> [Objective] Extract all data as written.

## Begin Dataset content

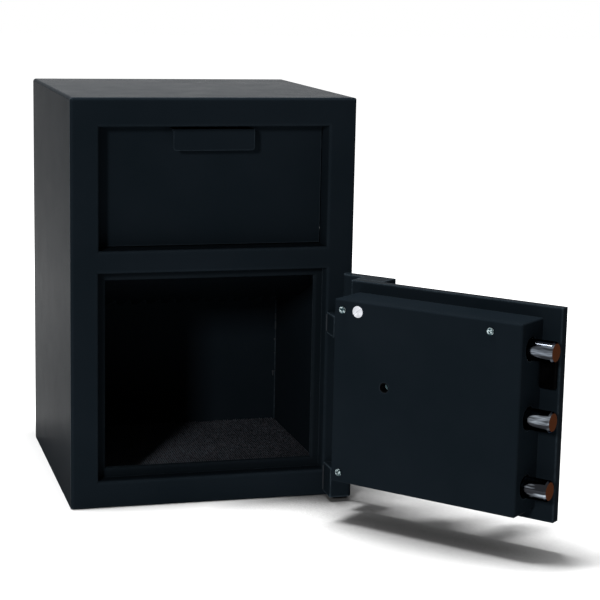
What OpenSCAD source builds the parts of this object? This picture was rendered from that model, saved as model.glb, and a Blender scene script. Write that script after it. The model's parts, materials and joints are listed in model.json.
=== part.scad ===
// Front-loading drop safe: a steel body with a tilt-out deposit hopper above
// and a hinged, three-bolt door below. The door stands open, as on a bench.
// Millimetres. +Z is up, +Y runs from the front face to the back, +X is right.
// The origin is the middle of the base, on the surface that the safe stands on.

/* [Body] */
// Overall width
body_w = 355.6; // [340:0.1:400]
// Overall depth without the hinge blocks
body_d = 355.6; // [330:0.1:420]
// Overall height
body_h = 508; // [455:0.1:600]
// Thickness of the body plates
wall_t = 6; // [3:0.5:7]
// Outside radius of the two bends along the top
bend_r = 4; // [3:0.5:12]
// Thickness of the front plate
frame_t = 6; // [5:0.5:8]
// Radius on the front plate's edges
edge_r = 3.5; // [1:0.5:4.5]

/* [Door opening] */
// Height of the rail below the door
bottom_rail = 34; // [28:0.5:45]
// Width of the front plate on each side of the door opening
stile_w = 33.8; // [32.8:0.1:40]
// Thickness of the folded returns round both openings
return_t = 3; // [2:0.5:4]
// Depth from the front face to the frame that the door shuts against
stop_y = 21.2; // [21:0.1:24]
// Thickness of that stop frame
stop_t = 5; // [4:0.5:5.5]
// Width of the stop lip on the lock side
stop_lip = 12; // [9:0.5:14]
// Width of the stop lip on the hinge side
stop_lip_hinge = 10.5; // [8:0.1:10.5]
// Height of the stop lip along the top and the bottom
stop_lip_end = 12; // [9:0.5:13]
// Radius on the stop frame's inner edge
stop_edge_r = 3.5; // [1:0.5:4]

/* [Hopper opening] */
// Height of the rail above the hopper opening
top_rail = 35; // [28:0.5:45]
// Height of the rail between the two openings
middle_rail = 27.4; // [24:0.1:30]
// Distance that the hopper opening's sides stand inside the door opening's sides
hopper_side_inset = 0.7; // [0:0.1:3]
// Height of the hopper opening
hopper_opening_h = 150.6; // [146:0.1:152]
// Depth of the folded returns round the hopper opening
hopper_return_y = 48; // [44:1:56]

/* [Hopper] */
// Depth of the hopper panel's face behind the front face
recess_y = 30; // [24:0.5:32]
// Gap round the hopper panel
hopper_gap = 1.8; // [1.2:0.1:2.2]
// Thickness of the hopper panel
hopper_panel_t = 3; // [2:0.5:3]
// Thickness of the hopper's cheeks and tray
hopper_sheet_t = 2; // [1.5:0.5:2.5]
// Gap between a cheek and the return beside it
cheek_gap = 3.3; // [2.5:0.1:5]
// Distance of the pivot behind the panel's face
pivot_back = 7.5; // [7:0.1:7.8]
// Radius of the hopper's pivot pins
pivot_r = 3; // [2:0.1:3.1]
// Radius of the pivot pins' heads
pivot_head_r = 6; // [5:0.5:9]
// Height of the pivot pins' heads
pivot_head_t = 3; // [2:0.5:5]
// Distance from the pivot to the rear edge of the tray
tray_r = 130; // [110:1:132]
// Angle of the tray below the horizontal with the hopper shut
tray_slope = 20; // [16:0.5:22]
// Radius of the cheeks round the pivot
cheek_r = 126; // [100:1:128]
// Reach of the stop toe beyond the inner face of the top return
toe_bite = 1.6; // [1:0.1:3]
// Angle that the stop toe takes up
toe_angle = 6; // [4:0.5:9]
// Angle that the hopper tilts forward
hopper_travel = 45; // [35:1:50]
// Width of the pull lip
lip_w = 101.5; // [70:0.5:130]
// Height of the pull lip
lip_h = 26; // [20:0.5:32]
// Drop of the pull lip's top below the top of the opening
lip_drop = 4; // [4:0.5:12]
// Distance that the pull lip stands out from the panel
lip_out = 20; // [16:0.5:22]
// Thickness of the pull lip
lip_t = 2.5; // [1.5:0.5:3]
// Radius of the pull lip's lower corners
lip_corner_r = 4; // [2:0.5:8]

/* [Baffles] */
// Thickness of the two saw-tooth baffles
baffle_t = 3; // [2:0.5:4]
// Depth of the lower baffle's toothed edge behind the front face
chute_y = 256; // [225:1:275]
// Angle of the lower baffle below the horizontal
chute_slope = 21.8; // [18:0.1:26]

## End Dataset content

> [Answer to this exercise]
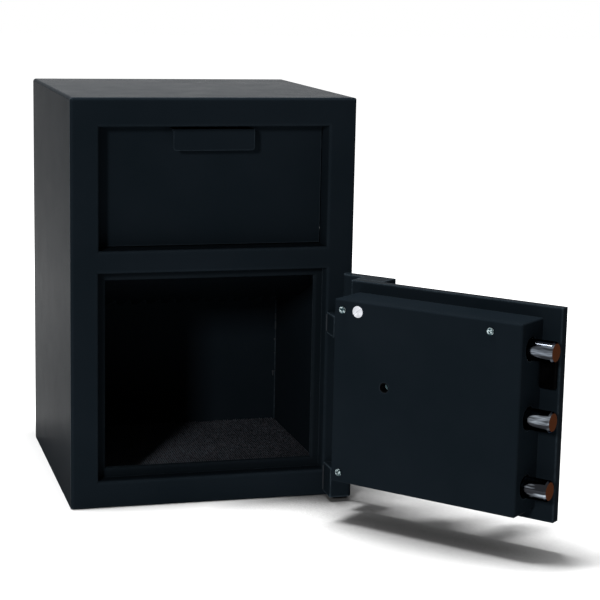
What OpenSCAD source builds the parts of this object? This picture was rendered from that model, saved as model.glb, and a Blender scene script. Write that script after it. The model's parts, materials and joints are listed in model.json.
=== part.scad ===
// Front-loading drop safe: a steel body with a tilt-out deposit hopper above
// and a hinged, three-bolt door below. The door stands open, as on a bench.
// Millimetres. +Z is up, +Y runs from the front face to the back, +X is right.
// The origin is the middle of the base, on the surface that the safe stands on.

/* [Body] */
// Overall width
body_w = 355.6; // [340:0.1:400]
// Overall depth without the hinge blocks
body_d = 355.6; // [330:0.1:420]
// Overall height
body_h = 508; // [455:0.1:600]
// Thickness of the body plates
wall_t = 6; // [3:0.5:7]
// Outside radius of the two bends along the top
bend_r = 4; // [3:0.5:12]
// Thickness of the front plate
frame_t = 6; // [5:0.5:8]
// Radius on the front plate's edges
edge_r = 3.5; // [1:0.5:4.5]

/* [Door opening] */
// Height of the rail below the door
bottom_rail = 34; // [28:0.5:45]
// Width of the front plate on each side of the door opening
stile_w = 33.8; // [32.8:0.1:40]
// Thickness of the folded returns round both openings
return_t = 3; // [2:0.5:4]
// Depth from the front face to the frame that the door shuts against
stop_y = 21.2; // [21:0.1:24]
// Thickness of that stop frame
stop_t = 5; // [4:0.5:5.5]
// Width of the stop lip on the lock side
stop_lip = 12; // [9:0.5:14]
// Width of the stop lip on the hinge side
stop_lip_hinge = 10.5; // [8:0.1:10.5]
// Height of the stop lip along the top and the bottom
stop_lip_end = 12; // [9:0.5:13]
// Radius on the stop frame's inner edge
stop_edge_r = 3.5; // [1:0.5:4]

/* [Hopper opening] */
// Height of the rail above the hopper opening
top_rail = 35; // [28:0.5:45]
// Height of the rail between the two openings
middle_rail = 27.4; // [24:0.1:30]
// Distance that the hopper opening's sides stand inside the door opening's sides
hopper_side_inset = 0.7; // [0:0.1:3]
// Height of the hopper opening
hopper_opening_h = 150.6; // [146:0.1:152]
// Depth of the folded returns round the hopper opening
hopper_return_y = 48; // [44:1:56]

/* [Hopper] */
// Depth of the hopper panel's face behind the front face
recess_y = 30; // [24:0.5:32]
// Gap round the hopper panel
hopper_gap = 1.8; // [1.2:0.1:2.2]
// Thickness of the hopper panel
hopper_panel_t = 3; // [2:0.5:3]
// Thickness of the hopper's cheeks and tray
hopper_sheet_t = 2; // [1.5:0.5:2.5]
// Gap between a cheek and the return beside it
cheek_gap = 3.3; // [2.5:0.1:5]
// Distance of the pivot behind the panel's face
pivot_back = 7.5; // [7:0.1:7.8]
// Radius of the hopper's pivot pins
pivot_r = 3; // [2:0.1:3.1]
// Radius of the pivot pins' heads
pivot_head_r = 6; // [5:0.5:9]
// Height of the pivot pins' heads
pivot_head_t = 3; // [2:0.5:5]
// Distance from the pivot to the rear edge of the tray
tray_r = 130; // [110:1:132]
// Angle of the tray below the horizontal with the hopper shut
tray_slope = 20; // [16:0.5:22]
// Radius of the cheeks round the pivot
cheek_r = 126; // [100:1:128]
// Reach of the stop toe beyond the inner face of the top return
toe_bite = 1.6; // [1:0.1:3]
// Angle that the stop toe takes up
toe_angle = 6; // [4:0.5:9]
// Angle that the hopper tilts forward
hopper_travel = 45; // [35:1:50]
// Width of the pull lip
lip_w = 101.5; // [70:0.5:130]
// Height of the pull lip
lip_h = 26; // [20:0.5:32]
// Drop of the pull lip's top below the top of the opening
lip_drop = 4; // [4:0.5:12]
// Distance that the pull lip stands out from the panel
lip_out = 20; // [16:0.5:22]
// Thickness of the pull lip
lip_t = 2.5; // [1.5:0.5:3]
// Radius of the pull lip's lower corners
lip_corner_r = 4; // [2:0.5:8]

/* [Baffles] */
// Thickness of the two saw-tooth baffles
baffle_t = 3; // [2:0.5:4]
// Depth of the lower baffle's toothed edge behind the front face
chute_y = 256; // [225:1:275]
// Angle of the lower baffle below the horizontal
chute_slope = 21.8; // [18:0.1:26]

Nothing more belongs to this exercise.